Do you see any change coming in that area? Maybe I'm missing a detail that explains why this never will be a good idea. :)
Thanks for the feedback so far!

EDIT 2: In my case the easiest and fastest solution turns out to be creating a temporary collision object on the stack. No need for locking and at least 2x as fast in my test.

Code: Select all

btCollisionObject stackObject = *collisionObject;

const btCompoundShape* compoundShape = static_cast<const btCompoundShape*>(collisionShape);
int i=0;
for (i=0;i<compoundShape->getNumChildShapes();i++)
{				
	btTransform childTrans = compoundShape->getChildTransform(i);
	const btCollisionShape* childCollisionShape = compoundShape->getChildShape(i);
	btTransform childWorldTrans = colObjWorldTransform * childTrans;

	stackObject.internalSetTemporaryCollisionShape((btCollisionShape*)childCollisionShape);
					
	rayTestSingle(rayFromTrans,rayToTrans,
	      	      &stackObject,
	              childCollisionShape,
	              childWorldTrans,
	              resultCallback);
}
I still think I'll end up with what I described above, though.

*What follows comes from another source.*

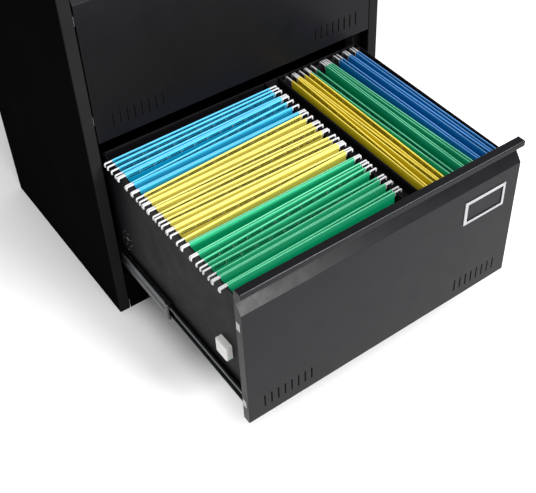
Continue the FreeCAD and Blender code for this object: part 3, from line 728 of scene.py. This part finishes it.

EDIT 3: I can only assume, that internalSetTemporaryCollisionShape is needed for the result-callback. Maybe it would help if object and shape would be separated there as well, like in singleRayTest. Or am I missing something?
B_old
Posts: 79
Joined: Tue Sep 26, 2006 1:10 pm

Re: rayTest from multiple thrads (debug vs. release performance)

Post by B_old »

Just a little update, in case anybody stumbles over a similar problem.

Creating an object on the stack and passing the address maybe isn't the smartest idea, but I didn't really understand what is done with it later anyway. For now I just ignore (comment out) internalSetTemporaryCollisionShape() ect. and it seems to work perfectly.
Any idea what I could be breaking?

Is rayTest() used by the simulation for anything?

Regarding performance of rayTestAccelerator I conclude that it starts to pay off even with a relatively small amount of collision objects and several threads.